• Problem to solve: Among the entries that follow, the required portion opens with the line containing "for name, shape" and closes with the line containing "for node in". Give that portion again exactly, and nothing else.

---- Items

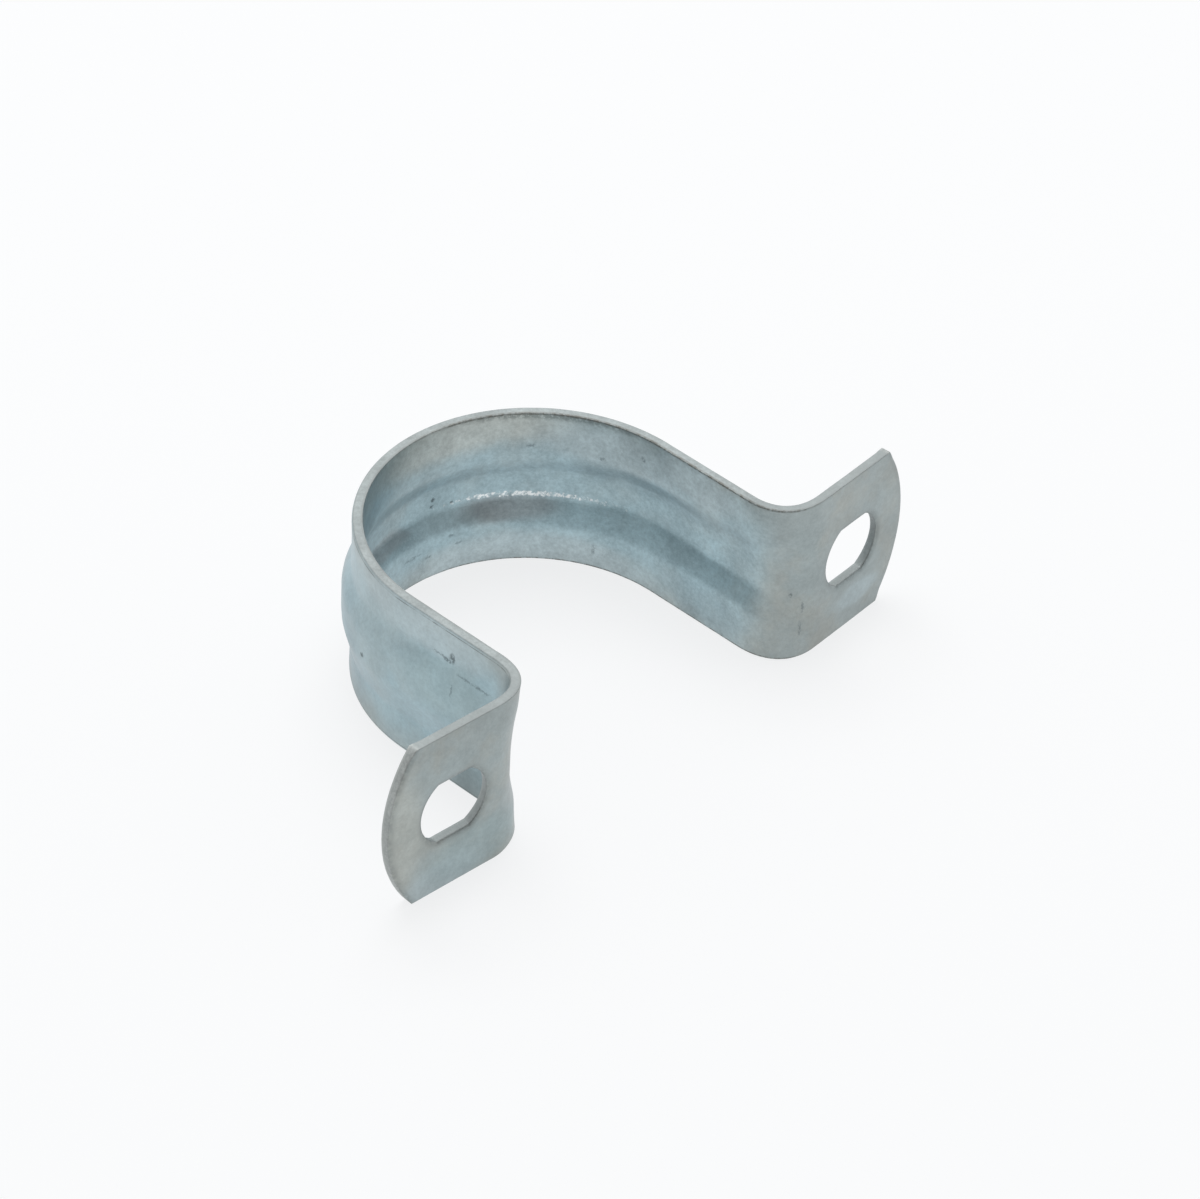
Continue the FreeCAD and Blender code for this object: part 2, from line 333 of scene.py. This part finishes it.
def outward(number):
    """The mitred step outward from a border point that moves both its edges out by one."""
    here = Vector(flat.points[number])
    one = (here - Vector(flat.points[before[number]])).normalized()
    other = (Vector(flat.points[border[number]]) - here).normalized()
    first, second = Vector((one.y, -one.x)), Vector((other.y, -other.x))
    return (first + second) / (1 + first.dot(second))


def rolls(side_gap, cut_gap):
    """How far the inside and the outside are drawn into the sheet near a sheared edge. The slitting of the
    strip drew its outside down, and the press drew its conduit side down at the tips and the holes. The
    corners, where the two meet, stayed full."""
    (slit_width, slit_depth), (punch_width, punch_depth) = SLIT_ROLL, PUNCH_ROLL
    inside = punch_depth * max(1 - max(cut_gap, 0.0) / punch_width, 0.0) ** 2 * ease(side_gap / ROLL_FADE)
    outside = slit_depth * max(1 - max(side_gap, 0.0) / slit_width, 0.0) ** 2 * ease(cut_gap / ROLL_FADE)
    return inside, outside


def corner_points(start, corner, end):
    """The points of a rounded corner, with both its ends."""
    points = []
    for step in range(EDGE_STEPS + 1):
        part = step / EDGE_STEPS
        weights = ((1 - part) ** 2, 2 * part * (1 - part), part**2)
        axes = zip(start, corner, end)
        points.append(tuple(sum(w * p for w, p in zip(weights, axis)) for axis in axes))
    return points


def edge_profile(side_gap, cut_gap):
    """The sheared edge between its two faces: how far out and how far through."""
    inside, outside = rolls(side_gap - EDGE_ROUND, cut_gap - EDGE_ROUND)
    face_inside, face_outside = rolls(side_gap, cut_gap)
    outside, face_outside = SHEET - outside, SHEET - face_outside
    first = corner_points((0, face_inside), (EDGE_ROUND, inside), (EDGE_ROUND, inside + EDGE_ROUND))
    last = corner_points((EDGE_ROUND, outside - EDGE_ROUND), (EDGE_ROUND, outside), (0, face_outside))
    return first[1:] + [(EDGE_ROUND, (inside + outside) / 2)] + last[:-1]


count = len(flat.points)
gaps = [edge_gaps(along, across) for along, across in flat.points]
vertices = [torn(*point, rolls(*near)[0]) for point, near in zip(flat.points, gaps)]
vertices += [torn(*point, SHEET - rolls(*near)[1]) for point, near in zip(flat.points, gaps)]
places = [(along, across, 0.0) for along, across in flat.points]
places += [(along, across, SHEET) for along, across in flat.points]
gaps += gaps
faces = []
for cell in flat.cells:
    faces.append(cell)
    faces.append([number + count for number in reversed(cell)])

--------
---- Items

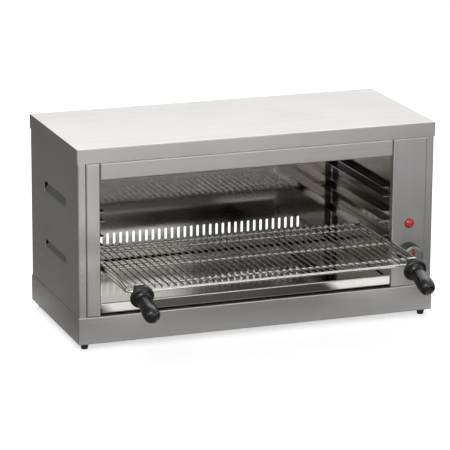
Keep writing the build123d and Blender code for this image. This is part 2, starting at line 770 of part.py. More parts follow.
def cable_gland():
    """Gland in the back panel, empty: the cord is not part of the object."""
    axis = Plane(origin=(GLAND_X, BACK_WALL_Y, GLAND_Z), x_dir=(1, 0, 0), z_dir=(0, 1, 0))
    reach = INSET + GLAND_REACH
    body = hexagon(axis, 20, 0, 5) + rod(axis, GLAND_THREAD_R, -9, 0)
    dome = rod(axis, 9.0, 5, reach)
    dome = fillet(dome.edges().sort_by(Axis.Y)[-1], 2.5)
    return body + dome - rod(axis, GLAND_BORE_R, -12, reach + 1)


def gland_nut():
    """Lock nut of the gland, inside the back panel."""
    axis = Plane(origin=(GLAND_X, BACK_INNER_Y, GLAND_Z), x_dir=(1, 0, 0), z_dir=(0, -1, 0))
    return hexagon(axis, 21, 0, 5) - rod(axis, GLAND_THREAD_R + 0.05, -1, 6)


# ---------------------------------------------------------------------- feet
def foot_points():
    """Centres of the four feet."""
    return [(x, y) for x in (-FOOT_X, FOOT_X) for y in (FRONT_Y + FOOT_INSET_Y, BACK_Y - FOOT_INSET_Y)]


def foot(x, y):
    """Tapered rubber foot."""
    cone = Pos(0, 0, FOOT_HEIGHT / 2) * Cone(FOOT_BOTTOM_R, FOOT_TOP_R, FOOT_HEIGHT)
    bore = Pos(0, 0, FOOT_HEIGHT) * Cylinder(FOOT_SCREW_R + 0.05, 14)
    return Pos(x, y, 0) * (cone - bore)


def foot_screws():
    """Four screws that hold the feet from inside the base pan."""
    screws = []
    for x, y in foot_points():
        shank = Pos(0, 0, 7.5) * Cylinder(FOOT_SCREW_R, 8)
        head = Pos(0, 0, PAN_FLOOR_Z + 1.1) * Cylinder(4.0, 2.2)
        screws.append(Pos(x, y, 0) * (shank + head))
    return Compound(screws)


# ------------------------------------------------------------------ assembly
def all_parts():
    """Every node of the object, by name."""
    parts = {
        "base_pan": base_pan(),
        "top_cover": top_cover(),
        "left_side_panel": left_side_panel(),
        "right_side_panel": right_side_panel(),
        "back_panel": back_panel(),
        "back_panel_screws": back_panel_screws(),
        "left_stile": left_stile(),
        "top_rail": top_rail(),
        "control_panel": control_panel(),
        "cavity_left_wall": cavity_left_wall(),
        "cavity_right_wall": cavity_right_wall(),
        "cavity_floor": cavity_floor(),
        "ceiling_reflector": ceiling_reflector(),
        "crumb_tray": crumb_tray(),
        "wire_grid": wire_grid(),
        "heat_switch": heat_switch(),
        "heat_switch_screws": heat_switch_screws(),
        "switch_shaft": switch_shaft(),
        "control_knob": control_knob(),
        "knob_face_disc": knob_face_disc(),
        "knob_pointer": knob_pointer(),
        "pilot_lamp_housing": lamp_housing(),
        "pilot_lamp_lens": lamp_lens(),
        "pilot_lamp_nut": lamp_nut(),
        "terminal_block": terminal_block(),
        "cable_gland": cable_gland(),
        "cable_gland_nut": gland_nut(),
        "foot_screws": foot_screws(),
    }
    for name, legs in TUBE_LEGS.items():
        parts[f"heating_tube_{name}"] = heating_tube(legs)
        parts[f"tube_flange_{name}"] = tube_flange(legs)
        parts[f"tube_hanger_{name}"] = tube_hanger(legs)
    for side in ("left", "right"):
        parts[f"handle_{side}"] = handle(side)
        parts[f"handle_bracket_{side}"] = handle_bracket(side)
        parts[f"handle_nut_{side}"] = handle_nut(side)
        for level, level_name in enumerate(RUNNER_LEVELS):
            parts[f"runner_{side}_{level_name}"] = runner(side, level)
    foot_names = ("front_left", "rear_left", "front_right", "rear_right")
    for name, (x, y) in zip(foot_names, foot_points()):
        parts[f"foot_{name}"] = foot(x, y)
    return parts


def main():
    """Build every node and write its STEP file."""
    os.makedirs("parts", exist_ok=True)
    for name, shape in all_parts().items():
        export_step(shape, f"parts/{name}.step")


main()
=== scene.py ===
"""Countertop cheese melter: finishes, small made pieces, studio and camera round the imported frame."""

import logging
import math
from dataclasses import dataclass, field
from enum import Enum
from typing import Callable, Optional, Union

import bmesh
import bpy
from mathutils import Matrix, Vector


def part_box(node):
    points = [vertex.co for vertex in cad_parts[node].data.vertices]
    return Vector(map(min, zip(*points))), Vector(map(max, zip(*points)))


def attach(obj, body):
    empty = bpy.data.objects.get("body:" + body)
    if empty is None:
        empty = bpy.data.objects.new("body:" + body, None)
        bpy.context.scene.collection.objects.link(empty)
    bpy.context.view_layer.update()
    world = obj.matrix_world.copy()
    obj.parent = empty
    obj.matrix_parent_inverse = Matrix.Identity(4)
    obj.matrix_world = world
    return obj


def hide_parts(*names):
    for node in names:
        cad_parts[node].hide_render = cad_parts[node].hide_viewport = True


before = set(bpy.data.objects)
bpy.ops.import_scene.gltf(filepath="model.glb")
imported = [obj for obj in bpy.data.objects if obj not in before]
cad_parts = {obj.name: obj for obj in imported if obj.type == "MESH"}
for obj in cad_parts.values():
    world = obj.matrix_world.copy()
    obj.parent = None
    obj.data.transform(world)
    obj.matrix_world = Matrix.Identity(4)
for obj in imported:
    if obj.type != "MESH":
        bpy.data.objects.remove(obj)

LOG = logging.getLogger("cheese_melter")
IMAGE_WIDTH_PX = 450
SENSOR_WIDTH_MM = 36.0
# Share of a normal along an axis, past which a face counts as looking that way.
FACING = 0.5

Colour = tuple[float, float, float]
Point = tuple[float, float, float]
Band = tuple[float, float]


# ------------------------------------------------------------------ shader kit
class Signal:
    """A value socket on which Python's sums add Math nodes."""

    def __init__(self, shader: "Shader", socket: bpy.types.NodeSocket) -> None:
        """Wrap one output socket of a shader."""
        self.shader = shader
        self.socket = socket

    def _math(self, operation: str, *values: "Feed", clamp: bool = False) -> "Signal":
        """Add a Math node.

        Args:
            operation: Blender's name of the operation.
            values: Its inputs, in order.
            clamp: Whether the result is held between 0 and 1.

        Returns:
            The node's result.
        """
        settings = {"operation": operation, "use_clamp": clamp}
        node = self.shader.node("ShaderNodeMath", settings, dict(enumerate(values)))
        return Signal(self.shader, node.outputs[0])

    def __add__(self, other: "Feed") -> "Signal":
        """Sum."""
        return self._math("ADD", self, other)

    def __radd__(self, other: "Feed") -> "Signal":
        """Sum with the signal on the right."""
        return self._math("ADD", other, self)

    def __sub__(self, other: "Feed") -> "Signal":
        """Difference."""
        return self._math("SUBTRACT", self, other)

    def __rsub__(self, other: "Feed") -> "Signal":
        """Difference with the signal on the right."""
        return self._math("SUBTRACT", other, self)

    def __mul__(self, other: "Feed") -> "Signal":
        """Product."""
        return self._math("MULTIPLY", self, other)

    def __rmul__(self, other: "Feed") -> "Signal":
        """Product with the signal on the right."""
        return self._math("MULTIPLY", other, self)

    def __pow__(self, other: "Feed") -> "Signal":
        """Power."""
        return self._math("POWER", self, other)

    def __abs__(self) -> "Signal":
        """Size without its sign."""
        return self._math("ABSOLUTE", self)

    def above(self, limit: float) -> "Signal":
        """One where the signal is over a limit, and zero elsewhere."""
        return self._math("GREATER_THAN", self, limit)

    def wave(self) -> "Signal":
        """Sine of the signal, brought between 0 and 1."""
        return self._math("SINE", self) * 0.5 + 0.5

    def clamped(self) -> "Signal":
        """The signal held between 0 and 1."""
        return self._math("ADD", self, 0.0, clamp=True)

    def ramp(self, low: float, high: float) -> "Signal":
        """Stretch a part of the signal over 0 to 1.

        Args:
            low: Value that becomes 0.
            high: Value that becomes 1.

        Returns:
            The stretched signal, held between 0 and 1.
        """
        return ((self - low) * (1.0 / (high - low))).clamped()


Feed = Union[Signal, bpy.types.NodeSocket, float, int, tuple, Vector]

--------

• Exercise output:
    for name, shape in all_parts().items():
        export_step(shape, f"parts/{name}.step")


main()
=== scene.py ===
"""Countertop cheese melter: finishes, small made pieces, studio and camera round the imported frame."""

import logging
import math
from dataclasses import dataclass, field
from enum import Enum
from typing import Callable, Optional, Union

import bmesh
import bpy
from mathutils import Matrix, Vector


def part_box(node):
    points = [vertex.co for vertex in cad_parts[node].data.vertices]
    return Vector(map(min, zip(*points))), Vector(map(max, zip(*points)))


def attach(obj, body):
    empty = bpy.data.objects.get("body:" + body)
    if empty is None:
        empty = bpy.data.objects.new("body:" + body, None)
        bpy.context.scene.collection.objects.link(empty)
    bpy.context.view_layer.update()
    world = obj.matrix_world.copy()
    obj.parent = empty
    obj.matrix_parent_inverse = Matrix.Identity(4)
    obj.matrix_world = world
    return obj


def hide_parts(*names):
    for node in names:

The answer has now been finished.